### What you need to do
Reproduce each line from the records that holds "JSON".
# # # #
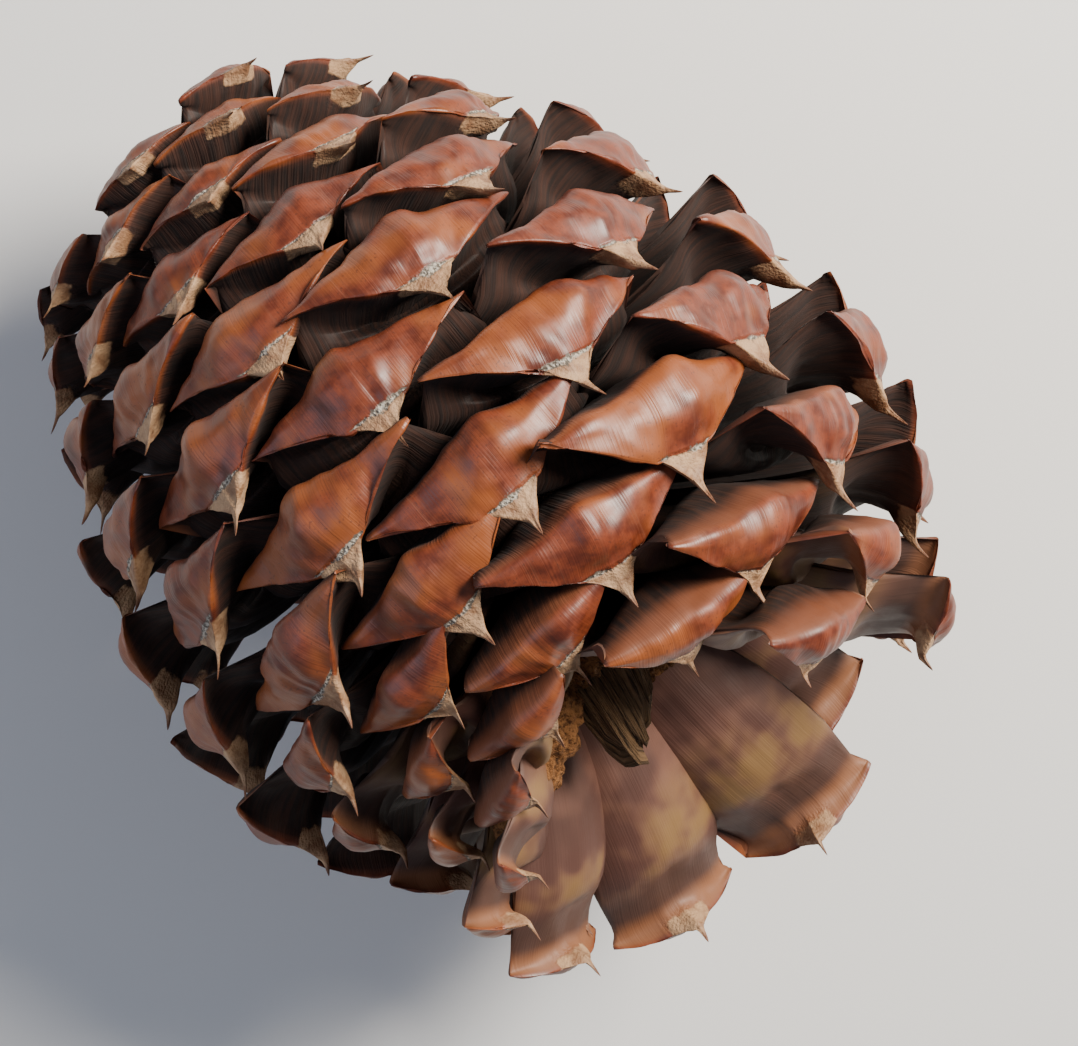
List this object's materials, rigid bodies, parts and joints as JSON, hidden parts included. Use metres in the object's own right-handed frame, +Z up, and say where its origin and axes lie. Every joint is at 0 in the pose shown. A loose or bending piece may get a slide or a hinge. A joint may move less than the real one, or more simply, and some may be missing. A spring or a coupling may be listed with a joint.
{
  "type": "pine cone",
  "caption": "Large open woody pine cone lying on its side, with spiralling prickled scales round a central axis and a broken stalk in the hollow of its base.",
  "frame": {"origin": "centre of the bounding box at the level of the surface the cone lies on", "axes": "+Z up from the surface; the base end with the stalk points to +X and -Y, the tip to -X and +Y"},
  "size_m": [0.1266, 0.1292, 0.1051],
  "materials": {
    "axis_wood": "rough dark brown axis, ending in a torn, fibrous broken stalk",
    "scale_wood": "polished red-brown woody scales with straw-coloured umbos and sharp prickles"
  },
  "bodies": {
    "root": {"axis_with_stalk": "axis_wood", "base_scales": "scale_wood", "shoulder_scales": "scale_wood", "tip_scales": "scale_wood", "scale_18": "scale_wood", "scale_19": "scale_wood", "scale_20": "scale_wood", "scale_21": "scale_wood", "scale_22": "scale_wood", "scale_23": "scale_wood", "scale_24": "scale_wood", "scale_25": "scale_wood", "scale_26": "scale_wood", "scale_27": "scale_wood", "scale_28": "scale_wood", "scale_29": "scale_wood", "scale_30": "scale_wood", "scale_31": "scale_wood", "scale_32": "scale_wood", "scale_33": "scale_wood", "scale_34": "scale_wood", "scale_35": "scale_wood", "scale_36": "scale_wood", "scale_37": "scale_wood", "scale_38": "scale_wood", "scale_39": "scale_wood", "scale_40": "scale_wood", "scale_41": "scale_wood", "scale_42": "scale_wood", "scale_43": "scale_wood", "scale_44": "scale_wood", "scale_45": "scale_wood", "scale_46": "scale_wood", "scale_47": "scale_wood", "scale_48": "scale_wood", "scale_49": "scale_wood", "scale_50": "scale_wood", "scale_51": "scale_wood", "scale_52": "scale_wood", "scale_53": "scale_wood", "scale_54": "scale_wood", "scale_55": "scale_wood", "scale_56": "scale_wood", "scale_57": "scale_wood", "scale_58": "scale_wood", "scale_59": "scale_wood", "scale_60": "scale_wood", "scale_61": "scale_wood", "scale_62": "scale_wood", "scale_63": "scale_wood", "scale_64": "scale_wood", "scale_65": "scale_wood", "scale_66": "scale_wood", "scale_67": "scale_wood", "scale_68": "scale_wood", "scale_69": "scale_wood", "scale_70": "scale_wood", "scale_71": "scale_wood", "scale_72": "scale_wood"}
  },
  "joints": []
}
# # # #
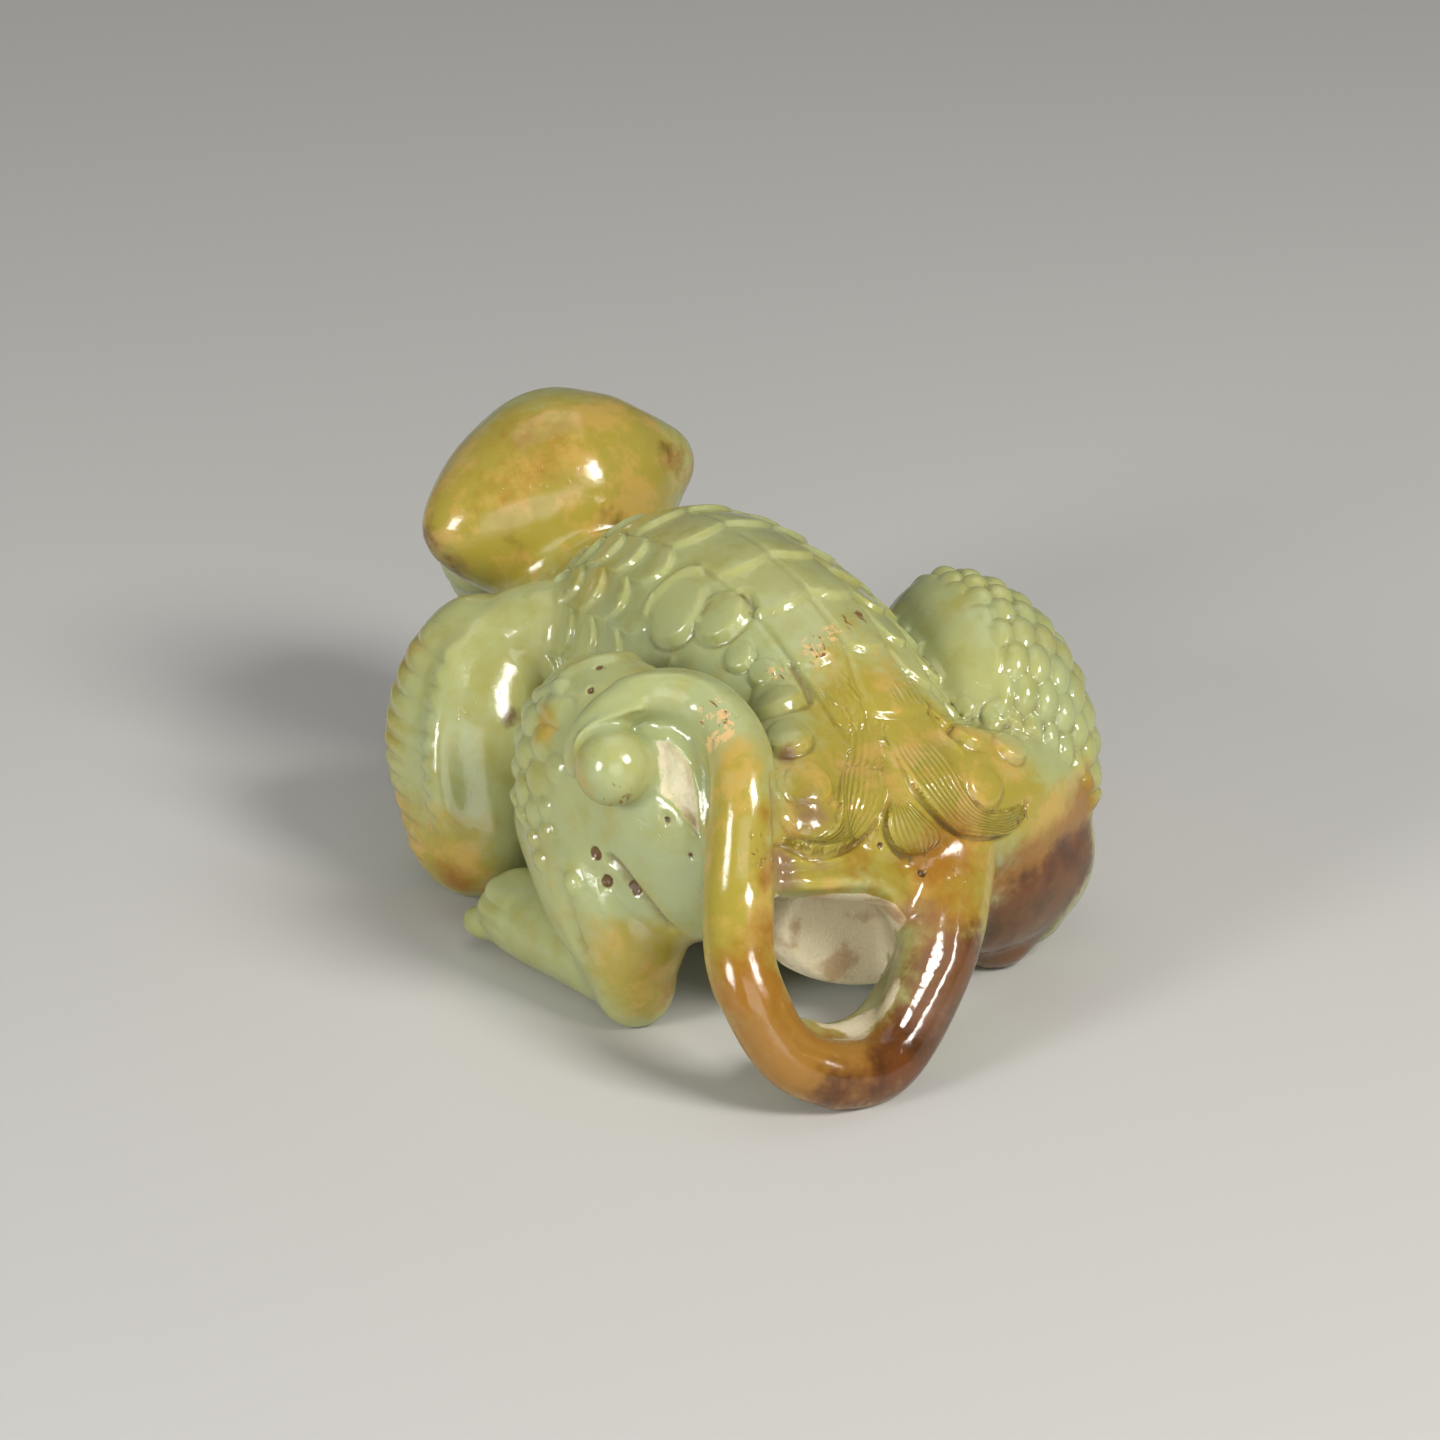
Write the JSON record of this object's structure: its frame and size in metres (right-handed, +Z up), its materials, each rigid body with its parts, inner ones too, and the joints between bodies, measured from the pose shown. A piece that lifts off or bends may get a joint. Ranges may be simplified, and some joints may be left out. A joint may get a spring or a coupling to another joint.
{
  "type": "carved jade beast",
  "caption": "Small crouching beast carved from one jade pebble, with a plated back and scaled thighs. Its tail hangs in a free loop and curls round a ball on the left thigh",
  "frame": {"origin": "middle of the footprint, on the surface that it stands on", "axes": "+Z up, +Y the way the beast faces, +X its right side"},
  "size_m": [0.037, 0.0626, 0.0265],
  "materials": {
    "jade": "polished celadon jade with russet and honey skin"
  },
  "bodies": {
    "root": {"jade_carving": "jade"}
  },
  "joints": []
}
# # # #
### The answer
List this object's materials, rigid bodies, parts and joints as JSON, hidden parts included. Use metres in the object's own right-handed frame, +Z up, and say where its origin and axes lie. Every joint is at 0 in the pose shown. A loose or bending piece may get a slide or a hinge. A joint may move less than the real one, or more simply, and some may be missing. A spring or a coupling may be listed with a joint.
Write the JSON record of this object's structure: its frame and size in metres (right-handed, +Z up), its materials, each rigid body with its parts, inner ones too, and the joints between bodies, measured from the pose shown. A piece that lifts off or bends may get a joint. Ranges may be simplified, and some joints may be left out. A joint may get a spring or a coupling to another joint.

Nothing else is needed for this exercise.